Firms like this—poised for rapid expansion but hindered by a few identifiable barriers in local or international markets—represent the bulk of potential new global business activity that can be influenced by metros. Middle-market firms may benefit from individualized support (the state has helped Heraeus with duty drawbacks on raw material imports, for example), but in interviews those firms emphasized that they also rely heavily on strong regional assets such as workforce, clusters, and infrastructure.

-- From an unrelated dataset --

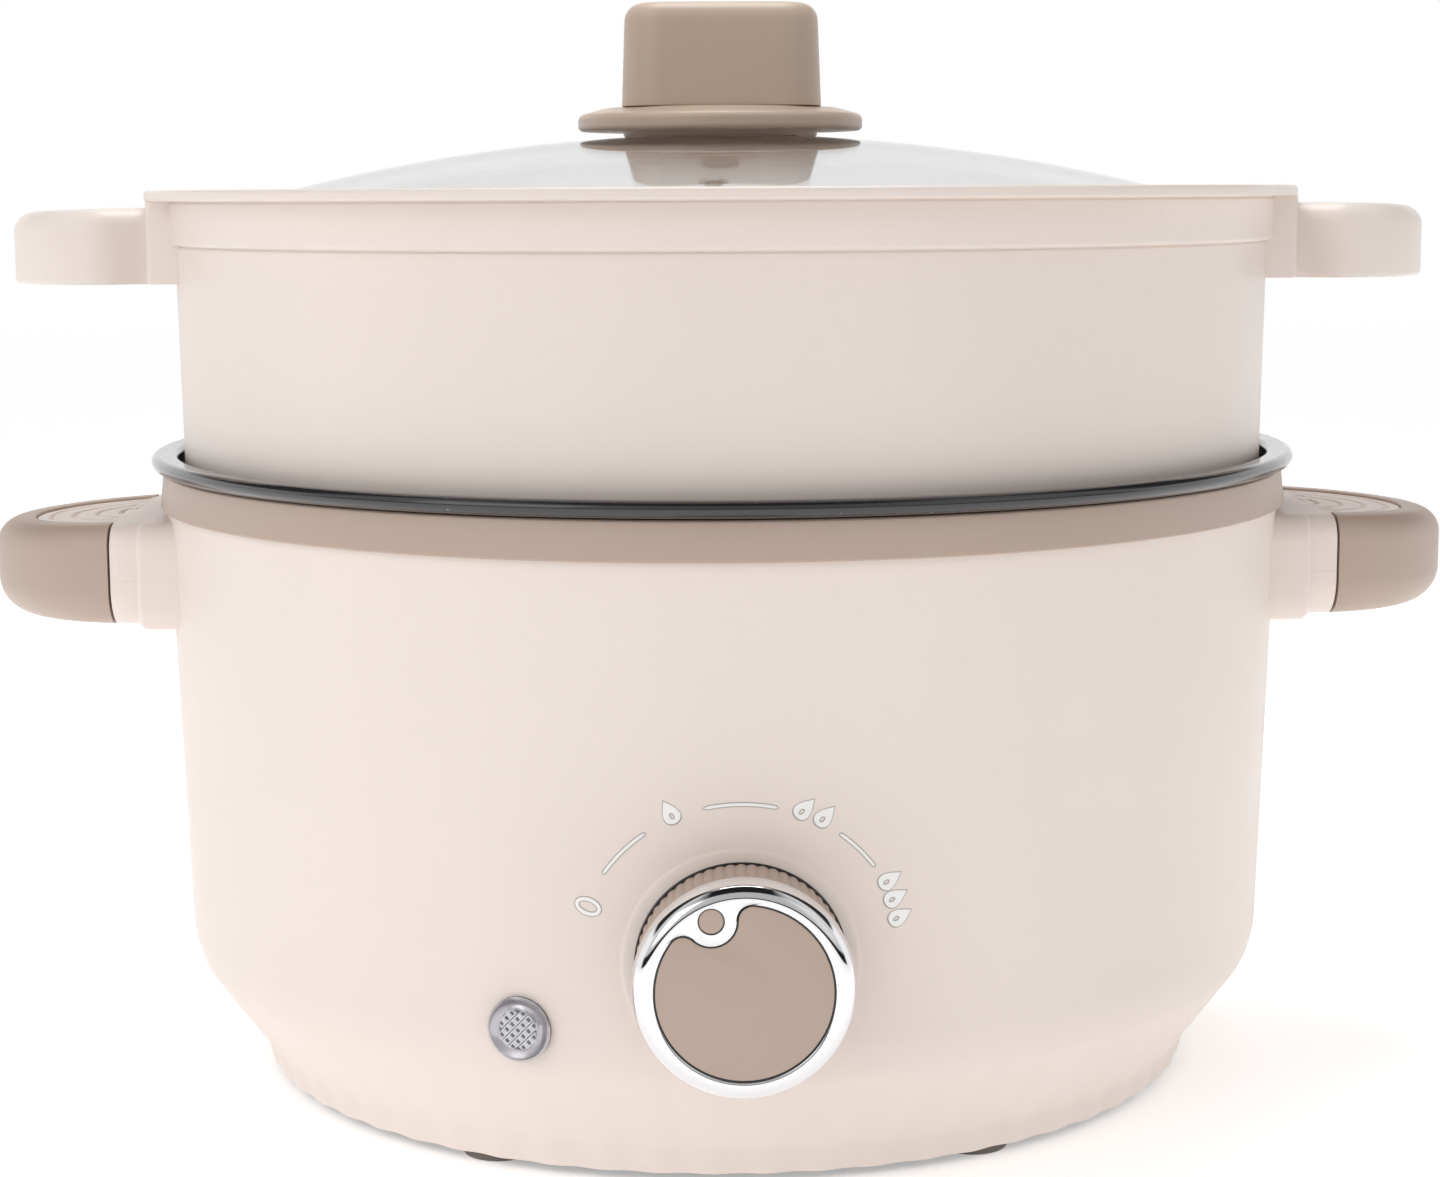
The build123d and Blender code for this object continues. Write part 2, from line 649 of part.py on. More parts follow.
def dial_skirt():
    """The ribbed skirt, with the hub that grips the shaft."""
    web = DIAL_BACK + DIAL_SKIRT_DEPTH
    skirt = dial_part(
        (SHAFT_RADIUS, DIAL_BACK),
        (7, DIAL_BACK),
        (7, web - 2),
        (DIAL_SKIRT_RADIUS - 2, web - 2),
        (DIAL_SKIRT_RADIUS - 2, DIAL_BACK),
        (DIAL_SKIRT_RADIUS, DIAL_BACK),
        (DIAL_SKIRT_RADIUS, web),
        (SHAFT_RADIUS, web),
    )
    return skirt


def dot_point(y_out):
    turn = math.radians(DOT_AZIMUTH)
    return front_point(y_out, DOT_OFFSET * math.sin(turn), DIAL_Z + DOT_OFFSET * math.cos(turn))


def face_space(grow):
    """The shallow pocket in the bezel: a disc with a round bite for the pointer."""
    floor = BEZEL_FRONT - FACE_DEPTH - grow
    disc = rod(FACE_RADIUS + grow, 8, front_point(floor), (0, -1, 0))
    return disc - rod(ISLAND_RADIUS - grow, 10, dot_point(floor - 1), (0, -1, 0))


def chrome_bezel():
    """A domed ring with an island for the pointer, closed behind by its own floor."""
    back = DIAL_BACK + DIAL_SKIRT_DEPTH
    bezel = dial_part(
        (0, back),
        (BEZEL_RADIUS - 0.6, back),
        (BEZEL_RADIUS, back + 0.8),
        (BEZEL_RADIUS, BEZEL_FRONT - 5.0),
        (BEZEL_RADIUS - 0.8, BEZEL_FRONT - 2.6),
        (BEZEL_RADIUS - 2.4, BEZEL_FRONT - 0.9),
        (BEZEL_RADIUS - 4.0, BEZEL_FRONT),
        (0, BEZEL_FRONT),
    )
    bezel -= face_space(0.1)
    return bezel - rod(DOT_RADIUS + 0.1, 3, dot_point(BEZEL_FRONT - 1.5), (0, -1, 0))


def dial_face():
    return face_space(0) & rod(30, FACE_DEPTH - 0.4, front_point(BEZEL_FRONT - FACE_DEPTH), (0, -1, 0))


def pointer_dot():
    return rod(DOT_RADIUS, 1.5, dot_point(BEZEL_FRONT - 1.5), (0, -1, 0))


def thermostat_shaft():
    return rod(SHAFT_RADIUS, DIAL_BACK + DIAL_SKIRT_DEPTH - 124, front_point(123), (0, -1, 0))


def shaft_clip():
    """A split spring ring that tightens the hub on the shaft."""
    clip = tube(8, 7, 4, front_point(DIAL_BACK + 1.5), (0, -1, 0))
    gap = block((-1.2, -DIAL_BACK - 10, DIAL_Z - 10), (1.2, -DIAL_BACK, DIAL_Z))
    return clip - gap


# ---------------------------------------------------------------- the steamer

def tab_plan(inset=0.0):
    """Half of the steamer's outline seen from above: neck, widest point and rounded tip."""
    neck = make_face(Polyline(
        (120, -TAB_NECK_HALF_WIDTH + inset),
        (TAB_ROOT, -TAB_NECK_HALF_WIDTH + inset),
        (TAB_WIDEST, -TAB_HALF_WIDTH + inset),
        (TAB_WIDEST, TAB_HALF_WIDTH - inset),
        (TAB_ROOT, TAB_NECK_HALF_WIDTH - inset),
        (120, TAB_NECK_HALF_WIDTH - inset),
        close=True,
    ))
    oval = Pos(TAB_WIDEST, 0) * Ellipse(TAB_TIP - TAB_WIDEST - inset, TAB_HALF_WIDTH - inset)
    return neck + (oval & (Pos(TAB_WIDEST + 50, 0) * Rectangle(100, 120)))


def steamer_tab():
    """A side tab, hollow from below, and the thicker block where it leaves the wall."""
    shell = Pos(0, 0, TAB_BOTTOM) * extrude(tab_plan(), TAB_TOP - TAB_BOTTOM)
    tip_edges = [e for e in shell.edges() if e.center().X > TAB_WIDEST + 2]
    shell = fillet([e for e in tip_edges if e.center().Z > TAB_TOP - 0.1], TAB_TIP_FILLET)
    shell -= Pos(0, 0, TAB_BOTTOM - 1) * extrude(tab_plan(TAB_WALL), TAB_TOP - TAB_BOTTOM - TAB_WALL + 1)
    root = block((125, -TAB_ROOT_HALF_WIDTH, TAB_BOTTOM), (TAB_ROOT, TAB_ROOT_HALF_WIDTH, FLANGE_BOTTOM))
    inside = turned(
        (0, TAB_BOTTOM - 5),
        (STEAMER_WALL_RADIUS - 1, TAB_BOTTOM - 5),
        (STEAMER_WALL_RADIUS - 1, STEP_Z + 1),
        (BAND_RADIUS - 1, STEP_Z + 1),
        (BAND_RADIUS - 1, FLANGE_TOP),
        (0, FLANGE_TOP),
    )
    return shell + root - inside


def steam_holes():
    """Rings of round holes, evenly spaced, over the basket's floor."""
    holes = [rod(STEAM_HOLE_RADIUS, 8, (0, 0, STEAMER_FLOOR_Z - 4))]
    for ring in range(1, STEAM_HOLE_RINGS + 1):
        count = 6 * ring
        for k in range(count):
            centre = polar(STEAM_HOLE_PITCH * ring, FULL_TURN * k / count, STEAMER_FLOOR_Z - 4)
            holes.append(rod(STEAM_HOLE_RADIUS, 8, centre))
    return holes


def steamer_basket():
    inner = STEAMER_WALL_RADIUS - STEAMER_WALL
    band_inner = BAND_RADIUS - STEAMER_WALL
    foot_inner = STEAMER_FOOT_RADIUS - STEAMER_WALL
    basket = turned(
        (foot_inner, POT_LEDGE_Z),
        (STEAMER_FOOT_RADIUS, POT_LEDGE_Z),
        (STEAMER_WALL_RADIUS, STEP_Z),
        (BAND_RADIUS, STEP_Z),
        (BAND_RADIUS, FLANGE_BOTTOM),
        (FLANGE_RADIUS, FLANGE_BOTTOM),
        (FLANGE_RADIUS, FLANGE_TOP),
        (band_inner, FLANGE_TOP),
        (band_inner, LID_SEAT_Z),
        (inner, LID_SEAT_Z),
        (foot_inner + 0.1, STEAMER_FLOOR_Z + 2.4),
        (0, STEAMER_FLOOR_Z + 2.4),
        (0, STEAMER_FLOOR_Z),
        (foot_inner, STEAMER_FLOOR_Z),
    )
    tab = steamer_tab()
    basket = basket + tab + mirror(tab, Plane.YZ)
    return basket - steam_holes()


# ---------------------------------------------------------------- the lid

def dome_z(radius):
    """Height of the glass's top surface at a radius."""
    return GLASS_APEX - GLASS_SPHERE + math.sqrt(GLASS_SPHERE ** 2 - radius ** 2)


def dome_section(hole, edge):
    """The glass's half section: two parallel arcs joined at the hole and at the edge."""
    middle = (hole + edge) / 2
    top = ThreePointArc((hole, dome_z(hole)), (middle, dome_z(middle)), (edge, dome_z(edge)))
    low = ThreePointArc(
        (hole, dome_z(hole) - GLASS_THICKNESS),
        (middle, dome_z(middle) - GLASS_THICKNESS),
        (edge, dome_z(edge) - GLASS_THICKNESS),
    )
    return make_face([top, low, Line(top @ 0, low @ 0), Line(top @ 1, low @ 1)])


def lid_glass():
    glass = revolve(Plane.XZ * dome_section(GLASS_HOLE, GLASS_EDGE), Axis.Z)
    return glass - rod(VENT_RADIUS, 30, (0, VENT_CENTRE, 225))


def lid_rim():
    """A thin steel channel rolled round the glass's edge."""
    channel = turned(
        (RIM_INNER, LID_SEAT_Z),
        (RIM_RADIUS, LID_SEAT_Z),
        (RIM_RADIUS, dome_z(GLASS_EDGE) + 0.5),
        (RIM_RADIUS - 1, dome_z(GLASS_EDGE) + 1.1),
        (RIM_INNER, dome_z(RIM_INNER) + 0.8),
    )
    return channel - revolve(Plane.XZ * dome_section(GLASS_HOLE, GLASS_EDGE), Axis.Z)


def vent_eyelet():
    """A steel eyelet pressed through the glass."""
    level = dome_z(VENT_CENTRE)
    collar_top = tube(4.6, VENT_RADIUS - 0.6, 0.9, (0, VENT_CENTRE, level + 0.85))
    stem = tube(VENT_RADIUS - 0.1, VENT_RADIUS - 0.6, 5.6, (0, VENT_CENTRE, level - 4.2))
    return collar_top + stem


def knob_blank():
    """A rounded square block that tapers a little towards its top."""
    width_top = KNOB_WIDTH - 2 * KNOB_TAPER
    low = Plane.XY.offset(KNOB_BOTTOM) * RectangleRounded(KNOB_WIDTH, KNOB_WIDTH, KNOB_CORNER)
    high = Plane.XY.offset(KNOB_TOP) * RectangleRounded(width_top, width_top, KNOB_CORNER)
    body = loft([low, high])
    return fillet(body.faces().sort_by(Axis.Z)[-1].edges(), KNOB_CROWN)


def lid_knob():
    knob = knob_blank()
    return knob - rod(2.4, 14, (0, 0, KNOB_BOTTOM - 1)) - rod(4, 3.1, (0, 0, KNOB_BOTTOM - 1))


def knob_base():
    """The round brim between the knob and the glass: a skirt nearly meets the glass, a spigot the knob."""
    brim = turned(
        (2.9, BRIM_BOTTOM),
        (BRIM_SKIRT_INNER, BRIM_BOTTOM),
        (BRIM_SKIRT_INNER, dome_z(BRIM_SKIRT_INNER) + BRIM_SKIRT_GAP),
        (BRIM_SKIRT_RADIUS, dome_z(BRIM_SKIRT_RADIUS) + BRIM_SKIRT_GAP),
        (BRIM_SKIRT_RADIUS, BRIM_BOTTOM),
        (BRIM_RADIUS - 1.2, BRIM_BOTTOM),
        (BRIM_RADIUS, BRIM_BOTTOM + 1.2),
        (BRIM_RADIUS, BRIM_EDGE_TOP - 1.2),
        (BRIM_RADIUS - 1.2, BRIM_EDGE_TOP),
        (BRIM_RADIUS - 7, KNOB_BOTTOM),
        (3.9, KNOB_BOTTOM),
        (3.9, KNOB_BOTTOM + 2),
        (2.9, KNOB_BOTTOM + 2),
    )
    return brim


def knob_gasket():
    return tube(13, 4.4, BRIM_BOTTOM - GLASS_APEX, (0, 0, GLASS_APEX))


def knob_washer():
    return tube(10, 2.9, 1.2, (0, 0, GLASS_APEX - GLASS_THICKNESS - 1.4))


def knob_screw():
    under = GLASS_APEX - GLASS_THICKNESS - 1.4
    head = rod(5, 3, (0, 0, under - 3))
    head = fillet(head.edges().sort_by(Axis.Z)[0], 1.4)
    head -= Pos(0, 0, under - 3) * Box(6, 1.2, 2)
    return head + rod(2.35, KNOB_BOTTOM + 12 - under, (0, 0, under))


PARTS = {
    "housing": housing,
    "trim_ring": trim_ring,
    "inner_pot": inner_pot,
    "heating_element": heating_element,
    "heat_shield": heat_shield,
    "pot_studs": pot_studs,
    "stud_nuts": stud_nuts,
    "shield_spacers": shield_spacers,
    "base_plate": base_plate,
    "base_screws": base_screws,
    "feet": feet,
    "terminal_block": terminal_block,
    "thermal_cutoff": thermal_cutoff,
    "wiring": wiring,
    "thermostat_body": thermostat_body,
    "thermostat_bracket": thermostat_bracket,
    "thermostat_screws": thermostat_screws,
    "indicator_lens": indicator_lens,
    "indicator_nut": indicator_nut,
    "indicator_lamp": indicator_lamp,
    "power_inlet": power_inlet,
    "inlet_pins": inlet_pins,
    "inlet_screws": inlet_screws,
    "handle_screws": handle_screws,
    "grip_screws": grip_screws,
    "dial_skirt": dial_skirt,
    "chrome_bezel": chrome_bezel,
    "dial_face": dial_face,
    "pointer_dot": pointer_dot,
    "thermostat_shaft": thermostat_shaft,
    "shaft_clip": shaft_clip,
    "steamer_basket": steamer_basket,
    "lid_glass": lid_glass,
    "lid_rim": lid_rim,
    "vent_eyelet": vent_eyelet,
    "lid_knob": lid_knob,
    "knob_base": knob_base,
    "knob_gasket": knob_gasket,
    "knob_washer": knob_washer,
    "knob_screw": knob_screw,
}
SIDED_PARTS = {"handle_upper": handle_upper, "handle_lower": handle_lower, "grip": grip}


def main():
    os.makedirs("parts", exist_ok=True)
    for name, make in PARTS.items():
        export_step(make(), f"parts/{name}.step")
    for name, make in SIDED_PARTS.items():
        right = make()
        export_step(right, f"parts/{name}_right.step")
        export_step(mirror(right, Plane.YZ), f"parts/{name}_left.step")


main()
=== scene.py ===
# The looks of a countertop electric pot with a steamer basket and a glass lid, for Blender 4.5.
# Shapes are worked out in millimetres in the row frame: +Z up from the table, the dial faces -Y.
# A section is a list of (radius, height) points; a third number rounds that corner to an arc.
import json
from math import acos, atan2, ceil, copysign, cos, degrees, pi, radians, sin, sqrt, tan

import bmesh
import bpy
from mathutils import Matrix, Vector


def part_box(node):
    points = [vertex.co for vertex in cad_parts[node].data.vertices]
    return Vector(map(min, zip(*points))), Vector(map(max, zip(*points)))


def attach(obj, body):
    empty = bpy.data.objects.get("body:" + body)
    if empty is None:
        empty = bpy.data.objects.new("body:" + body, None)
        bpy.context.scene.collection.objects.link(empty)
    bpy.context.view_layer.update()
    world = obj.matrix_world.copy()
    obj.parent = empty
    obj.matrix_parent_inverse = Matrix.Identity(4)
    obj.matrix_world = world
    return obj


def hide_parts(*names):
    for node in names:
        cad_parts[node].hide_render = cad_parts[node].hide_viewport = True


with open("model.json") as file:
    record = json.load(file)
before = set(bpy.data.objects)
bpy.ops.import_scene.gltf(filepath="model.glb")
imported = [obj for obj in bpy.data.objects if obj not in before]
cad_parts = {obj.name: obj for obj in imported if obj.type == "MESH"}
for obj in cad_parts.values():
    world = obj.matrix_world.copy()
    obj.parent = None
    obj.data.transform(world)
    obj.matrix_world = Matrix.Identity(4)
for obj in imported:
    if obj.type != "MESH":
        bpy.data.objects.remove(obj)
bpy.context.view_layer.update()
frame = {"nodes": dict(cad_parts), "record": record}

moved = Matrix.Translation
rotated = Matrix.Rotation
MM = 0.001
FULL_TURN = 2 * pi
QUARTER_TURN = pi / 2
STEPS = 240
MERGE_DISTANCE = 2e-7
SHARP_ANGLE = 34
BEVEL_ANGLE = 40


def cad_low(node):
    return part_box(node)[0] / MM


def cad_high(node):
    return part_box(node)[1] / MM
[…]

Middle-market firms make up a substantial portion of FDI activity. The targets of mergers and acquisitions are often mid-sized firms that offer proven products, an established presence in the U.S. market, and export networks. “Greenfield” investments, those that involve opening new sites, also tend to start out as mid-sized establishments: San Diego and Minneapolis-St. Paul found that they averaged 27 and 35 employees, respectively, at the time of entry. By identifying these firms and working to bolster their competitiveness, metro areas can, as Columbus found in the market assessment for its trade and investment plan, establish “incumbency for future location decisions related to distribution, R&D, manufacturing, or regional headquarters.” These are not trivial opportunities: In the average year from 2001 to 2011, expansions of existing foreign-owned firms created twice as many jobs as new greenfield investments.
As our colleagues have written about before, export strategies, like FDI strategies, should also revolve around mid-sized firms, which accounted for 21 percent of exporters in 2013. Export success requires an innovative product, adequate capital, and committed leadership. Large multinationals have these characteristics, but they typically don’t require export services because they are well-resourced and experienced in global business. Many middle-market firms—those that have a solid foothold in the domestic market, already export (at least sporadically), or are foreign-owned—also possess these characteristics, but are often under-exporters that need assistance to meet their potential. Firms also generally need to be at least mid-sized to have adequate resources to fully commit to global expansion over the long term. Resource availability is crucial because the benefits of exporting don’t appear until firms become relatively export-intensive and economies of scale emerge (one study of services exporters identified this threshold as 18 percent of output). Pushing small firms to export, conversely, can be counterproductive: In part due to the sunk costs required to begin exporting, firms that jump in and out of export markets perform worse than those that never export at all.
Metro areas developing export and FDI strategies face pressures to produce the big job gains and revenue growth that only the largest firms can deliver, while also being inclusive of startups and small businesses. Mid-sized firms are often lost in the shuffle, even though they represent some of the best opportunities for metro areas to retain and grow globally competitive companies that offer a significant wage premium over their domestic peers.